As long as we’re discussing jerseys, I should include a correspondence I received from Neil over at Maximo Supremo residents, Cedar Cycling;
“Hey Stevil – we’re running a deal on our sweet-ass, ultra soft, 100% merino wool, 100% made in California base layers. They’re sewn just down the road from you in San Leandro. You can do a lot of in these – ride your bicycling machine, drink beer, get drunk, pass out, wake up covered in your filth, then do it all again the fourth night in a row without being smelly because you’re wearing the magic of merino wool.
$175 gets you three base layers, in black or cream colors shipped to your American doorstep. Made in California by Cedar Cycling. Pick up an extra for the man or lady in your life since you’re 110% guaranteed* to get more action in merino wool.
*results may vary
I’ve got one of these and I will concur that they are indeed, the shiz. One of my very favorite items from the old Swobo collection was our baselayer, and now that I have gone and ruined most of those that I had, I’m happy to have found a suitable replacement.
On a chilly morning, a wool baselayer, lycra jersey and vest always seems to be the perfect combination.
And speaking of no pants, Murphy Mack is the fellow who brought us last year’s S.S.C.X.W.C. Or is that the C.X.S.S.W.C.? Anyway, he sent me an email about some madness he’s got brewing up in California’s Bigfoot country;
I’m on the hunt for more entries for my Mendocino Weekend event Aug 24-26. Would you mind giving me a bump on your end please?
I had to rent out the entire park to be able to do the race and event and the cabins and cleaning fee cost me a ton. I could use some more entires to try to make some more of that back;
I know you’ve got a really good reach and would appreciate it.
From our last conversation it seems you won’t be able to make it. Come up there with me another time and you can see all the super fun trails they’ve built.
Besides spending his days pantless, Murphy’s hobby is being organized to a fault and putting on pretty damned excellent events. Get in on this one and see for yourselves.
Now let’s saunter back into other news relating to dirt worthy and road-esque bikecycles. Since cyclocross season is almost upon us (and with that, ample opportunity to be inundated with months of people posting photos of themselves racing poorly), I decided that it was time to do a little upkeep on one of mine. It was at last weekend’s pizza bike show when I met a fellow named David who happens to be the mastermind behind these little goodies;
The uninitiated might be saying “whazzat?“, but the keen observer could possibly conclude that these are in fact sealed housing ferrules;
(I know… I shoulda totally gotten the gold ones.)

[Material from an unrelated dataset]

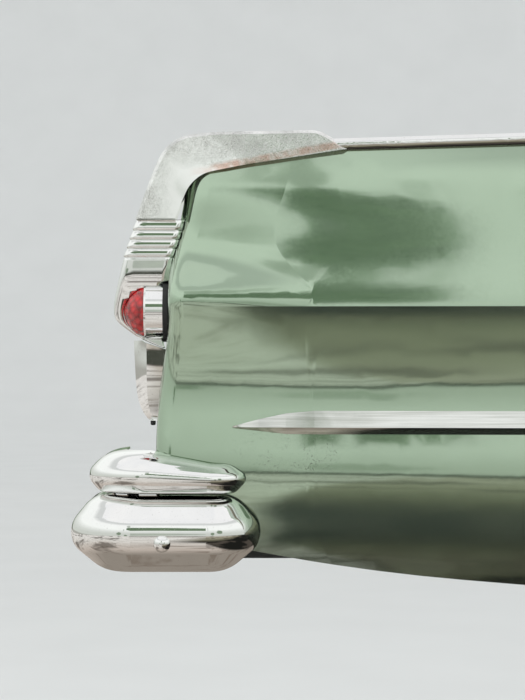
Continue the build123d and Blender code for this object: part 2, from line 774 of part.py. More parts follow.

David gave me a super pitch about these and before I knew what hit me, I was throwing the shrapnel in my pocket at him. Kindly, he refused any monetary compensation and handed me a set to try out. I opted to drop them on my All City Nature Boy since it was this bike that got absolutely ravaged by last winter’s grit and grime. Naturally I started the process off by removing my old bar wrap, and since that was off, I decided on replacing it with some luxurious white Cinelli gel tape.
Why white you ask? Because I’m a champion.
For a few days I had noticed a red tag hanging out of the bottom of my left brake lever. Unable to pull it through, I finally got around to fishing it out through the top, only to realize that I had somehow procured a small piece of snow fence during last week’s stunt show into the thicket of blackberry thorns;
Anyway, as I put the finishing touches on the bike, I capped it off (no pun intended) with the Pimp Crimp®;
All of this effort might mean a number of things for my upcoming season, with the exception of an adjustment to my personal suck knob, which is hopelessly and forever stuck on eleven. I might be peerless in my mediocrity as a bike racer, but my bike will be looking (and stopping) like a million bucks beneath me;
Finally, I will make yet another announcement regarding the upcoming Underbike Industry Mixer© which is set to take place in just a few weeks’ time. Inspired by the imminent trainwreck that it will surely become, I have once again gotten busy with the Photoshops and created a new flyer which took less time to make than it did for said program to load;
I’ve neglected to mention that, like in the three year’s previous, wearing a wig is highly recommended. A few folks have asked what the wig theme is all about, which simply is a tribute to the S.O.P.W.A.M.T.O.S. parties of yesteryear.
It was a time when I was first brought under the wing of folks like Bruce Gordon, Mark Norstad, and a host of other Northern California bicycle luminaries. “Why are you wearing wigs?” was assuredly a question asked of them, the answer to which has simply always been “why not?”
Buy one, steal one, or just pull the old one out that is stuffed beneath your sofa.